◆ **Material shown**
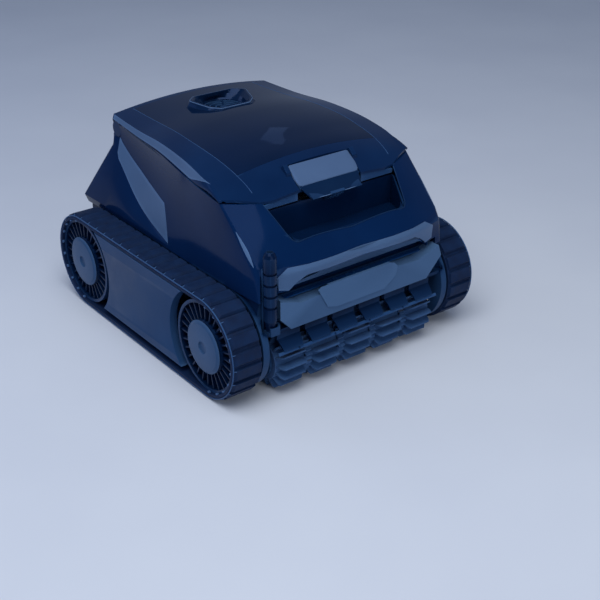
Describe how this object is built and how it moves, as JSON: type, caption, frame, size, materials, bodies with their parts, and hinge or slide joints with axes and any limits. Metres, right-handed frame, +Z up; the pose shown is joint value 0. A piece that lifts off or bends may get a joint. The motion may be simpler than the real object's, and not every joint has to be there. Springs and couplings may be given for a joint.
{
  "type": "robotic pool cleaner",
  "caption": "Tracked robotic pool floor cleaner with a glossy faceted body, hinged windowed lid, top water outlet and a paddle brush across its front.",
  "frame": {"origin": "on the pool floor under the middle of the machine, at the bottom centre of its bounding box", "axes": "+X to the right across the tracks, +Y to the rear along the tracks, +Z up; the brush is at the front, towards -Y"},
  "size_m": [0.43, 0.4798, 0.313],
  "materials": {
    "shell": "deep glossy charcoal with a navy cast",
    "lid_gloss": "piano-gloss frame",
    "window": "smoked transparent",
    "tray_black": "near black",
    "chassis": "dark satin moulding",
    "side_plate": "satin grey",
    "bumper": "satin blue-grey",
    "hatch": "satin slate",
    "guard": "satin blue-grey",
    "track_rubber": "matt moulded rubber",
    "wheel": "satin dark slate",
    "hub_cap": "light blue-grey",
    "bush": "self-lubricating acetal",
    "steel": "stainless steel",
    "motor": "grey motor can",
    "housing": "sealed block",
    "seal": "soft rubber",
    "board": "green circuit board",
    "mesh": "fine woven filter cloth",
    "brush_rubber": "mauve-grey soft PVC",
    "brush_core": "dark core",
    "gland": "dark semi-gloss rubber",
    "bezel": "glossy slate",
    "latch_cap": "light blue-grey",
    "latch_body": "dark lever"
  },
  "bodies": {
    "root": {"chassis": "chassis", "shell_front": "shell", "shell_left": "shell", "shell_right": "shell", "side_frame_left": "side_plate", "side_frame_right": "side_plate", "front_bumper": "bumper", "bumper_hatch": "hatch", "grip_tray": "tray_black", "latch_tray": "tray_black", "track_left": "track_rubber", "track_right": "track_rubber", "track_guard_left": "guard", "track_guard_right": "guard", "wheel_axles": "steel", "frame_screws": "steel", "brush_bearings": "bush", "motor_housing": "housing", "motor_cover": "housing", "motor_seal": "seal", "pump_motor": "motor", "control_board": "board", "traction_motor_left": "motor", "traction_motor_right": "motor", "outlet_duct": "chassis", "filter_frame": "chassis", "filter_mesh": "mesh", "inlet_throat": "chassis", "cable_socket": "gland", "cable_relief": "gland", "hinge_brackets": "chassis"},
    "wheel_front_left_body": {"wheel_front_left": "wheel", "hub_cap_front_left": "hub_cap", "wheel_bush_front_left": "bush"},
    "wheel_rear_left_body": {"wheel_rear_left": "wheel", "hub_cap_rear_left": "hub_cap", "wheel_bush_rear_left": "bush"},
    "wheel_front_right_body": {"wheel_front_right": "wheel", "hub_cap_front_right": "hub_cap", "wheel_bush_front_right": "bush"},
    "wheel_rear_right_body": {"wheel_rear_right": "wheel", "hub_cap_rear_right": "hub_cap", "wheel_bush_rear_right": "bush"},
    "pinion_left_body": {"drive_pinion_left": "steel"},
    "pinion_right_body": {"drive_pinion_right": "steel"},
    "brush_body": {"brush_core": "brush_core", "brush_sleeves": "brush_rubber", "brush_gear": "bush"},
    "impeller_body": {"impeller": "bezel", "impeller_shaft": "steel"},
    "lid_body": {"lid_frame": "lid_gloss", "lid_window": "window", "lid_seal": "seal", "outlet_bezel": "bezel", "outlet_grille": "bezel", "lid_pins": "steel"},
    "latch_body": {"latch_lever": "latch_body", "latch_pad": "latch_cap"},
    "flap_body": {"inlet_flap": "seal"},
    "handle_body": {"filter_handle": "hub_cap"}
  },
  "joints": [
    {"name": "wheel_front_left_spin", "type": "hinge", "parent": "root", "child": "wheel_front_left_body", "pos_m": [-0.19, -0.165, 0.075], "axis": [1, 0, 0], "continuous": true},
    {"name": "wheel_rear_left_spin", "type": "hinge", "parent": "root", "child": "wheel_rear_left_body", "pos_m": [-0.19, 0.165, 0.075], "axis": [1, 0, 0], "continuous": true},
    {"name": "wheel_front_right_spin", "type": "hinge", "parent": "root", "child": "wheel_front_right_body", "pos_m": [0.19, -0.165, 0.075], "axis": [1, 0, 0], "continuous": true},
    {"name": "wheel_rear_right_spin", "type": "hinge", "parent": "root", "child": "wheel_rear_right_body", "pos_m": [0.19, 0.165, 0.075], "axis": [1, 0, 0], "continuous": true},
    {"name": "drive_pinion_left_spin", "type": "hinge", "parent": "root", "child": "pinion_left_body", "pos_m": [-0.165, 0.14009, 0.10468], "axis": [1, 0, 0], "continuous": true},
    {"name": "drive_pinion_right_spin", "type": "hinge", "parent": "root", "child": "pinion_right_body", "pos_m": [0.165, 0.14009, 0.10468], "axis": [1, 0, 0], "continuous": true},
    {"name": "brush_spin", "type": "hinge", "parent": "root", "child": "brush_body", "pos_m": [0, -0.19602, 0.04504], "axis": [1, 0, 0], "continuous": true},
    {"name": "impeller_spin", "type": "hinge", "parent": "root", "child": "impeller_body", "pos_m": [0, 0.086, 0.26], "axis": [0, 0, 1], "continuous": true},
    {"name": "lid_hinge", "type": "hinge", "parent": "root", "child": "lid_body", "pos_m": [0, 0.162, 0.272], "axis": [-1, 0, 0], "range_deg": [0, 95]},
    {"name": "latch_pull", "type": "hinge", "parent": "lid_body", "child": "latch_body", "pos_m": [0, -0.143, 0.276], "axis": [-1, 0, 0], "range_deg": [0, 24], "stiffness_Nm_per_rad": 0.12, "springref_deg": -20.05},
    {"name": "inlet_flap_hinge", "type": "hinge", "parent": "root", "child": "flap_body", "pos_m": [0, -0.039, 0.067], "axis": [-1, 0, 0], "range_deg": [0, 70]},
    {"name": "filter_handle_hinge", "type": "hinge", "parent": "root", "child": "handle_body", "pos_m": [0, -0.045, 0.23], "axis": [1, 0, 0], "range_deg": [0, 90]}
  ],
  "couplings": [
    {"joint": "wheel_rear_left_spin", "follows": "wheel_front_left_spin", "ratio": 1},
    {"joint": "brush_spin", "follows": "wheel_front_left_spin", "ratio": -2.2857},
    {"joint": "drive_pinion_left_spin", "follows": "wheel_front_left_spin", "ratio": -3.4286},
    {"joint": "wheel_rear_right_spin", "follows": "wheel_front_right_spin", "ratio": 1},
    {"joint": "drive_pinion_right_spin", "follows": "wheel_front_right_spin", "ratio": -3.4286}
  ]
}
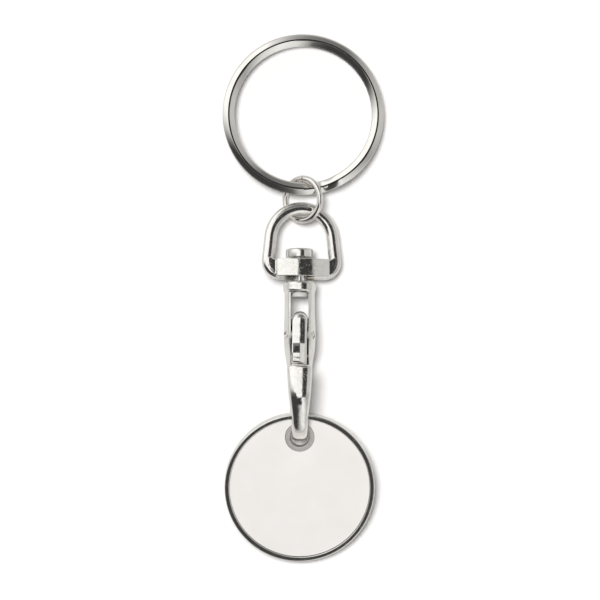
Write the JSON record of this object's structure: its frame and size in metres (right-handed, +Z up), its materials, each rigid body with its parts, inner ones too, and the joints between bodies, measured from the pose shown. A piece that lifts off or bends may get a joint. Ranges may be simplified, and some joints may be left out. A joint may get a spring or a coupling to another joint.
{
  "type": "trolley coin keyring",
  "caption": "Coin token with white faces on a swivel trigger hook, joined by a small ring to a flat-wire split ring for keys.",
  "frame": {"origin": "bottom centre of the keyring's bounding box as it lies on a table", "axes": "+Y from the coin towards the split ring, +Z up out of the table, +X to the right seen from above"},
  "size_m": [0.025, 0.0818, 0.0098],
  "materials": {
    "ring_wire": "bright nickel plate on spring steel wire",
    "hook_plating": "bright nickel plate on zinc casting",
    "spring_wire": "bare spring wire",
    "coin_plating": "bright nickel plate on a zinc token",
    "white_inlay": "plain white, softly glossy"
  },
  "bodies": {
    "hook": {"hook_body": "hook_plating", "swivel_rivet": "hook_plating", "latch_pin": "hook_plating", "latch_spring": "spring_wire"},
    "lever": {"latch_lever": "hook_plating"},
    "loop": {"swivel_loop": "hook_plating"},
    "link": {"jump_ring": "ring_wire"},
    "ring": {"split_ring": "ring_wire"},
    "coin": {"coin_blank": "coin_plating", "front_inlay": "white_inlay", "back_inlay": "white_inlay"}
  },
  "joints": [
    {"name": "latch_swing", "type": "hinge", "parent": "hook", "child": "lever", "pos_m": [-0.00055, -0.00574, 0.00603], "axis": [1, 0, 0], "range_deg": [0, 24], "stiffness_Nm_per_rad": 0.004, "springref_deg": -17.19, "deforming": ["latch_spring"]},
    {"name": "swivel_turn", "type": "hinge", "parent": "hook", "child": "loop", "pos_m": [-0.00055, 0.00244, 0.00328], "axis": [0, 0.9959, -0.0906], "continuous": true},
    {"name": "link_swing", "type": "hinge", "parent": "loop", "child": "link", "pos_m": [-0.00025, 0.01371, 0.0022], "axis": [0.9857, -0.0153, -0.1678], "range_deg": [-25, 90]},
    {"name": "ring_swing", "type": "hinge", "parent": "link", "child": "ring", "pos_m": [-0.00001, 0.01728, 0.00218], "axis": [0.9652, 0.257, -0.0482], "range_deg": [-20, 60]},
    {"name": "coin_swing", "type": "hinge", "parent": "hook", "child": "coin", "pos_m": [-0.00055, -0.01815, 0.00485], "axis": [1, 0, 0], "range_deg": [-65, 38]}
  ]
}
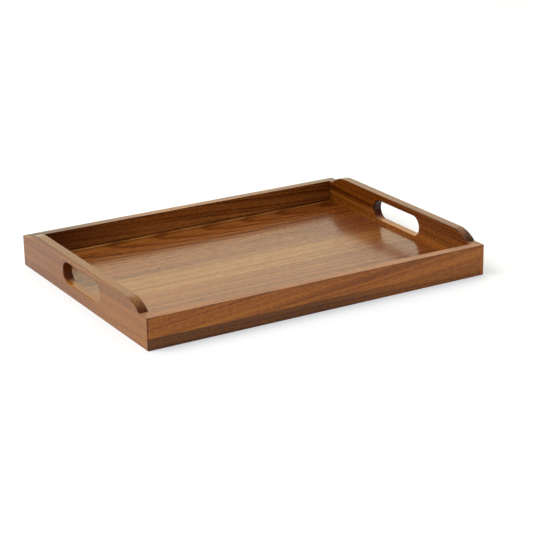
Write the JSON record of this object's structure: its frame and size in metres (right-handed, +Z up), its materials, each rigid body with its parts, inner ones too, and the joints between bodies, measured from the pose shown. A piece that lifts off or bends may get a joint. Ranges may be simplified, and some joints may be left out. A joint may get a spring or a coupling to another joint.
{
  "type": "serving tray",
  "caption": "Rectangular wooden serving tray with mitred rails, raised end rails with cut-through hand slots, and a veneered floor.",
  "frame": {"origin": "centre of the footprint, on the surface the tray stands on", "axes": "+X along the long rails, -Y towards the front rail, +Z up out of the tray"},
  "size_m": [0.5, 0.374, 0.054],
  "materials": {
    "dark_stave_wood": "semi-gloss clear lacquer",
    "long_rail_wood": "semi-gloss clear lacquer",
    "end_rail_wood": "semi-gloss clear lacquer",
    "floor_veneer": "semi-gloss clear lacquer",
    "core_plywood": "raw",
    "backing_veneer": "satin lacquer",
    "tongue_wood": "raw"
  },
  "bodies": {
    "root": {"front_rail_lower_stave": "dark_stave_wood", "front_rail_upper_stave": "long_rail_wood", "back_rail": "long_rail_wood", "left_end_rail": "end_rail_wood", "right_end_rail": "end_rail_wood", "base_face_veneer": "floor_veneer", "base_core": "core_plywood", "base_backing_veneer": "backing_veneer", "front_left_tongue": "tongue_wood", "front_right_tongue": "tongue_wood", "back_left_tongue": "tongue_wood", "back_right_tongue": "tongue_wood"}
  },
  "joints": []
}
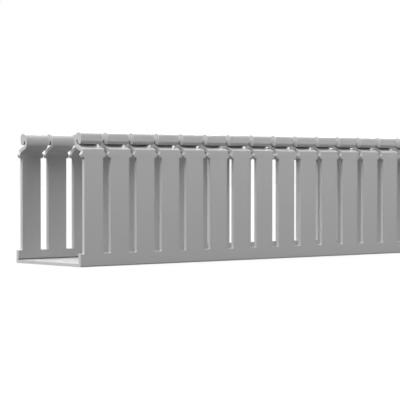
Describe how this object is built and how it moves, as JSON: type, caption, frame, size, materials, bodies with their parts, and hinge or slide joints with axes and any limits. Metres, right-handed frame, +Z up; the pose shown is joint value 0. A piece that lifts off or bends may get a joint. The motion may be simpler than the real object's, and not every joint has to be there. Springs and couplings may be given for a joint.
{
  "type": "slotted wire duct",
  "caption": "Open-slot wiring duct in light grey rigid PVC: a channel with finger walls, lips for a clip-on cover and a row of screw holes in its floor.",
  "frame": {"origin": "middle of the flat underside", "axes": "+X along the length, +Y across the floor from one slotted wall to the other, +Z up out of the open side"},
  "size_m": [1, 0.042, 0.0506],
  "materials": {
    "duct_pvc": "light grey extruded rigid PVC, satin"
  },
  "bodies": {
    "root": {"slotted_duct": "duct_pvc"}
  },
  "joints": []
}
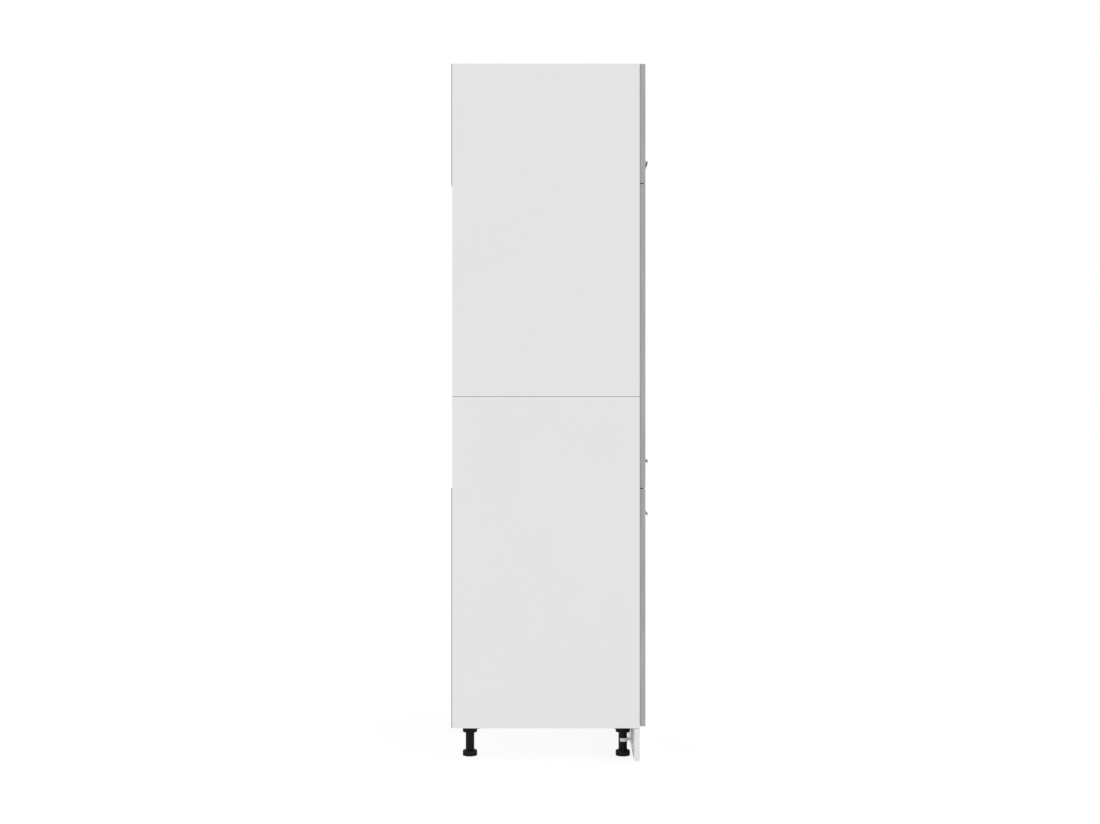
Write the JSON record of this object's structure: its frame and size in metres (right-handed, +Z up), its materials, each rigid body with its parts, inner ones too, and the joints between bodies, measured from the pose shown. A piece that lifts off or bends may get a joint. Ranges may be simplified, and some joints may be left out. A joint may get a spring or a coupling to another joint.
{
  "type": "fridge housing unit",
  "caption": "Tall kitchen housing with hinged fronts, an open-backed niche for a built-in fridge between two cupboards, a clip-on plinth and adjustable feet.",
  "frame": {"origin": "on the floor, under the middle of the unit's width and of its full depth from the handles to the backs", "axes": "+Z up; the doors face -Y; +X to the right, seen from the front"},
  "size_m": [0.6, 0.589, 2.07],
  "materials": {
    "carcass_board": "pale melamine-faced chipboard",
    "front_board": "grey decor board with a faint grain and banded edges",
    "hardboard": "thin hardboard, painted pale",
    "handle_metal": "brushed, satin",
    "plated_steel": "nickel plated",
    "zinc": "die cast",
    "black_plastic": "moulded, fine texture",
    "grey_plastic": "moulded",
    "pale_plastic": "moulded",
    "beech": "turned, fluted",
    "bumper": "soft, clear"
  },
  "bodies": {
    "carcass": {"side_left_lower": "carcass_board", "side_left_upper": "carcass_board", "side_right_lower": "carcass_board", "side_right_upper": "carcass_board", "bottom_board": "carcass_board", "fridge_shelf": "carcass_board", "top_cupboard_floor": "carcass_board", "top_board": "carcass_board", "lower_back": "hardboard", "upper_back": "hardboard", "loose_shelf": "carcass_board", "shelf_pins": "plated_steel", "dowels": "beech", "cam_locks": "zinc", "cam_bolts": "plated_steel", "joining_plates": "plated_steel", "joining_plate_screws": "plated_steel", "hinge_plates": "plated_steel", "hinge_arms": "plated_steel", "hinge_plate_screws": "plated_steel", "hinge_arm_screws": "plated_steel", "leg_sockets": "black_plastic", "leg_tubes": "black_plastic", "leg_screws": "plated_steel"},
    "lower_door": {"lower_door_panel": "front_board", "lower_door_handle": "handle_metal", "lower_door_handle_screws": "plated_steel", "lower_door_hinge_cups": "plated_steel", "lower_door_hinge_pins": "plated_steel", "lower_door_cup_screws": "plated_steel", "lower_door_bumpers": "bumper"},
    "middle_door": {"middle_door_panel": "front_board", "middle_door_handle": "handle_metal", "middle_door_handle_screws": "plated_steel", "middle_door_hinge_cups": "plated_steel", "middle_door_hinge_pins": "plated_steel", "middle_door_cup_screws": "plated_steel", "middle_door_bumpers": "bumper"},
    "top_door": {"top_door_panel": "front_board", "top_door_handle": "handle_metal", "top_door_handle_screws": "plated_steel", "top_door_hinge_cups": "plated_steel", "top_door_hinge_pins": "plated_steel", "top_door_cup_screws": "plated_steel", "top_door_bumpers": "bumper"},
    "plinth": {"plinth_board": "carcass_board", "plinth_brackets": "grey_plastic", "plinth_clips": "pale_plastic", "plinth_screws": "plated_steel"},
    "foot_front_left": {"foot_front_left": "black_plastic"},
    "foot_front_right": {"foot_front_right": "black_plastic"},
    "foot_rear_left": {"foot_rear_left": "black_plastic"},
    "foot_rear_right": {"foot_rear_right": "black_plastic"}
  },
  "joints": [
    {"name": "lower_door_hinge", "type": "hinge", "parent": "carcass", "child": "lower_door", "pos_m": [0.2923, -0.2755, 0.4575], "axis": [0, 0, 1], "range_deg": [0, 95]},
    {"name": "middle_door_hinge", "type": "hinge", "parent": "carcass", "child": "middle_door", "pos_m": [0.2923, -0.2755, 1.263], "axis": [0, 0, 1], "range_deg": [0, 95]},
    {"name": "top_door_hinge", "type": "hinge", "parent": "carcass", "child": "top_door", "pos_m": [0.2923, -0.2755, 1.893], "axis": [0, 0, 1], "range_deg": [0, 95]},
    {"name": "plinth_pull", "type": "slide", "parent": "carcass", "child": "plinth", "axis": [0, -1, 0], "range_m": [0, 0.1], "deforming": ["plinth_clips"]},
    {"name": "foot_front_left_screw", "type": "slide", "parent": "carcass", "child": "foot_front_left", "axis": [0, 0, -1], "range_m": [0, 0.025]},
    {"name": "foot_front_right_screw", "type": "slide", "parent": "carcass", "child": "foot_front_right", "axis": [0, 0, -1], "range_m": [0, 0.025]},
    {"name": "foot_rear_left_screw", "type": "slide", "parent": "carcass", "child": "foot_rear_left", "axis": [0, 0, -1], "range_m": [0, 0.025]},
    {"name": "foot_rear_right_screw", "type": "slide", "parent": "carcass", "child": "foot_rear_right", "axis": [0, 0, -1], "range_m": [0, 0.025]}
  ]
}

◆ **Stated exercise**
Extract lines where the string "slide" occurs.

◆ **Solution below**
Describe how this object is built and how it moves, as JSON: type, caption, frame, size, materials, bodies with their parts, and hinge or slide joints with axes and any limits. Metres, right-handed frame, +Z up; the pose shown is joint value 0. A piece that lifts off or bends may get a joint. The motion may be simpler than the real object's, and not every joint has to be there. Springs and couplings may be given for a joint.
Describe how this object is built and how it moves, as JSON: type, caption, frame, size, materials, bodies with their parts, and hinge or slide joints with axes and any limits. Metres, right-handed frame, +Z up; the pose shown is joint value 0. A piece that lifts off or bends may get a joint. The motion may be simpler than the real object's, and not every joint has to be there. Springs and couplings may be given for a joint.
    {"name": "plinth_pull", "type": "slide", "parent": "carcass", "child": "plinth", "axis": [0, -1, 0], "range_m": [0, 0.1], "deforming": ["plinth_clips"]},
    {"name": "foot_front_left_screw", "type": "slide", "parent": "carcass", "child": "foot_front_left", "axis": [0, 0, -1], "range_m": [0, 0.025]},
    {"name": "foot_front_right_screw", "type": "slide", "parent": "carcass", "child": "foot_front_right", "axis": [0, 0, -1], "range_m": [0, 0.025]},
    {"name": "foot_rear_left_screw", "type": "slide", "parent": "carcass", "child": "foot_rear_left", "axis": [0, 0, -1], "range_m": [0, 0.025]},
    {"name": "foot_rear_right_screw", "type": "slide", "parent": "carcass", "child": "foot_rear_right", "axis": [0, 0, -1], "range_m": [0, 0.025]}